By Venus Zarris
Playwright Jose Rivera’s Chicago Premiere of Boleros for the Disenchanted explodes out of the gate with one of the most powerfully engaging first scenes to come along in years. Not because of sex, violence or spectacle, but rather because of completely realized characters in exchanges that go from humor, to passion, to rage, to sympathy, while encompassing subtly beguiling epiphanies of love and sadness.
It opens on a heartbroken daughter lamenting about her unfaithful fiancé to her mother. Her Mom comforts her with a hysterical polemic about marriage.
“But you love Papa.” Flora says to her mother.
“Of course I love him, the way Jesus loves his cross.” She replies.
“You’re not planning on speaking at the wedding?” asks the daughter.
Enter the drunken father, embarrassed and enraged by the scandal that this has brought to his family. He is volatile and confrontational but with wit and tenderness the mother transforms his anger into warmth and love.
The reason this is extraordinary is because we move from fearing and disliking this man to empathizing and caring for him all within one brief but emotionally charged exchange. This is the genius of Rivera, and it is evident and captivating from start to finish.
With as good an ensemble as can be found on any stage, director Henry Godinez crafts this production with as much skill and care as Rivera has crafted this lyrically lovely script. He has a command of the Latino experience, rooted in family, tradition and church, combined with the ability to translate this authenticity to universally accessible drama. No one is an outsider looking in, but rather we are all included on this life’s journey of the joys and pitfalls of love.

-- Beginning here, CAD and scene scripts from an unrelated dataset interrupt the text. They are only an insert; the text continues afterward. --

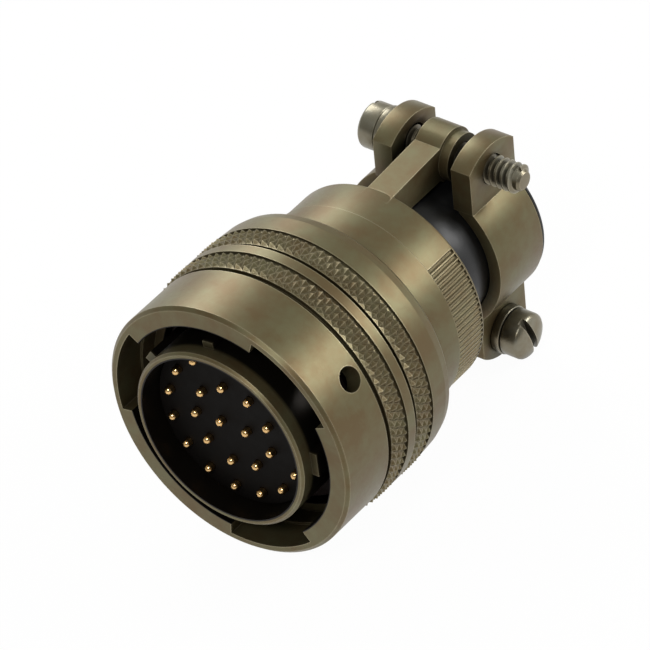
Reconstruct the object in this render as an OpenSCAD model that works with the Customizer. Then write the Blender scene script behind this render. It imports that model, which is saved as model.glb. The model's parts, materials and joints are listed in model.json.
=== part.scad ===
// Bayonet-coupling cable plug with male pins, knurled coupling nut and a two-saddle strain relief.
// Millimetres. The connector lies on its side: its axis is Y, the mating end faces -Y, the cable leaves
// towards +Y, and y = 0 is the coupling nut's front face. "Clock" angles run from +Z towards +X.

/* [Coupling nut] */
// Length of the coupling nut
nut_len = 19.5; // [18.6:0.1:22]
// Diameter over the knurl's points
nut_knurl_d = 32.54; // [32.2:0.02:34]
// Diameter of the plain band in front of the knurls
nut_band_d = 31.8; // [31.4:0.1:31.9]
// Diameter of the rear corner
nut_rear_d = 31.0; // [30:0.1:31.4]
// Bore that slides over the mating receptacle
nut_bore_d = 27.0; // [26.6:0.1:27.4]
// Bore behind the inner flange
nut_rear_bore_d = 26.9; // [26.8:0.1:27.6]
// Front and rear edge chamfer
nut_chamfer = 0.4; // [0.2:0.05:0.6]
// Length of the plain front band
band_len = 7.35; // [7:0.05:7.6]
// Width of each relief groove in front of a knurl
relief_w = 0.65; // [0.5:0.05:0.8]
// Depth of each relief groove below the knurl's points
relief_depth = 0.9; // [0.6:0.05:1]
// Width of the plain land between the knurls
land_w = 1.3; // [1:0.05:1.5]

/* [Diamond knurl] */
// Diamonds round one knurl
knurl_count = 90; // [72:1:96]
// Rows of diamonds in one knurl
knurl_rows = 3; // [3:1:3]
// Axial pitch of the rows
knurl_row_pitch = 0.9; // [0.8:0.02:0.94]
// Height of a diamond's point above its valleys
knurl_depth = 0.42; // [0.3:0.02:0.5]

/* [Bayonet] */
// Number of bayonet tracks, entry slots and inspection holes
bayonet_count = 3; // [3:1:3]
// Clock angle of the first entry slot's middle
slot_clock = 41.5; // [30:0.5:50]
// Angle that one entry slot spans
slot_angle = 46; // [38:1:50]
// Diameter at the bottom of the entry slots
slot_d = 29.8; // [29.2:0.1:30]
// Depth of the entry slots behind the front face
slot_depth = 4.2; // [4:0.1:4.6]
// Width of the helical track that guides a bayonet pin
track_w = 2.6; // [2.4:0.1:2.8]
// Diameter at the bottom of the helical track
track_d = 29.2; // [28.8:0.1:29.4]
// Axial place of the track's middle where it leaves the slot
track_start_y = 2.3; // [2.2:0.05:2.8]
// Turn from the slot's middle to the inspection hole at the end of the track
track_turn = 134; // [128:1:140]
// Diameter of an inspection hole
inspection_d = 2.9; // [2.6:0.1:3]
// Axial place of the inspection holes
inspection_y = 5.5; // [5.2:0.1:5.6]

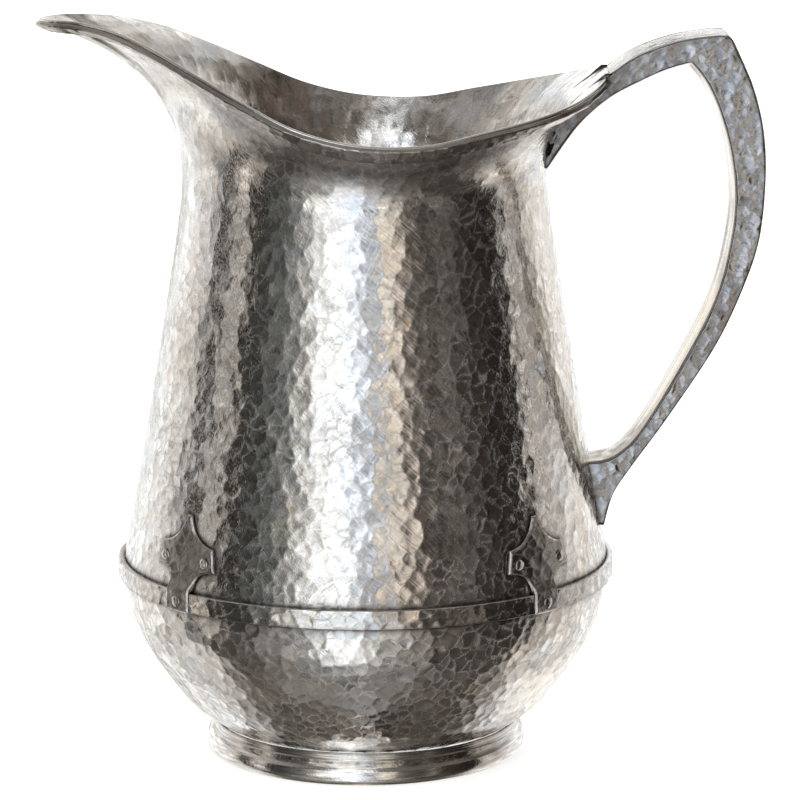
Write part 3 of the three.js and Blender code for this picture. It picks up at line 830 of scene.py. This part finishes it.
def build_band():
    base = seam_radius + 0.05
    width = BODY_GAP - 0.05 + BAND_THICKNESS + 0.1
    section = rounded_box(width, BAND_TOP - BAND_BOTTOM, 0.35, 0.42)
    line = np.stack([base + section[:, 0], BAND_BOTTOM + section[:, 1]], axis=1)
    inner_side = 1 - np.clip(section[:, 0] / width, 0, 1)
    line[:, 0] -= inner_side * (seam_radius - neck_radius(np.maximum(line[:, 1], seam_z)))
    points = turned_surface(line, BAND_COLUMNS)
    turns = turn_shares(len(line), BAND_COLUMNS)
    around = np.full(turns.shape, 2 * math.pi * 79)
    relief, blow, ridge = hammer(turns, line[:, 1:].repeat(BAND_COLUMNS, 1), around, BAND_BLOWS, 41)
    face = (section[:, 0] > width - 0.36).astype(float)[:, None]
    out = points.copy()
    out[..., 2] = 0
    points = points + unit(out) * (relief * face)[..., None]
    # Painted shade and tarnish along the band's lower edge, and painted shade on its inner face against
    # the body.
    dark = dark_beside(section[:, 1], 0.35, 0.85) + 0.8 * (inner_side > 0.7)
    marks = (np.where(face > 0, blow, 0.5), ridge * face, dark[:, None].repeat(BAND_COLUMNS, 1))
    make_piece("strap_band", points, "strap_silver", marks, close_rows=True)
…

Act one brings our couple together. Elizabeth Ledo delivers a super charged Flora, steadfast in her faith and personal conviction almost to a fault yet yielding to love with sweetness and childlike vulnerability. Her performance blazes across the first act like a shooting star in a sky that already dazzles with the brilliance of amazing performances.

Felix Solis and Joe Minoso are splendid in their respective parts, both displaying profound depth and bravado. Lisa Fernandez is delightful and flirtatious. But it is Sandra Marquez and Rene Rivera who bring the story home, as the mother and father in act one and then as our newlyweds-grown-old in act two. The chemistry of the entire cast is exceptional but Marquez and Rivera create something truly rare and wonderful.
Jose Rivera has written a play that brims with the painful honesty, brutal betrayals, irreverent humor and redemptive love of our collective human experience. Director Henry Godinez, his incomparable ensemble and gifted design team brings this to life with a production that you can’t take you’re your eyes off of. You will savor ever moment as Boleros for the Disenchanted is quite simply brilliant theater that should not be missed.
4 STARS
(“Boleros for the Disenchanted” runs through July 26 at The Goodman Theatre, 170 North Dearborn Street. 312-443-3800.)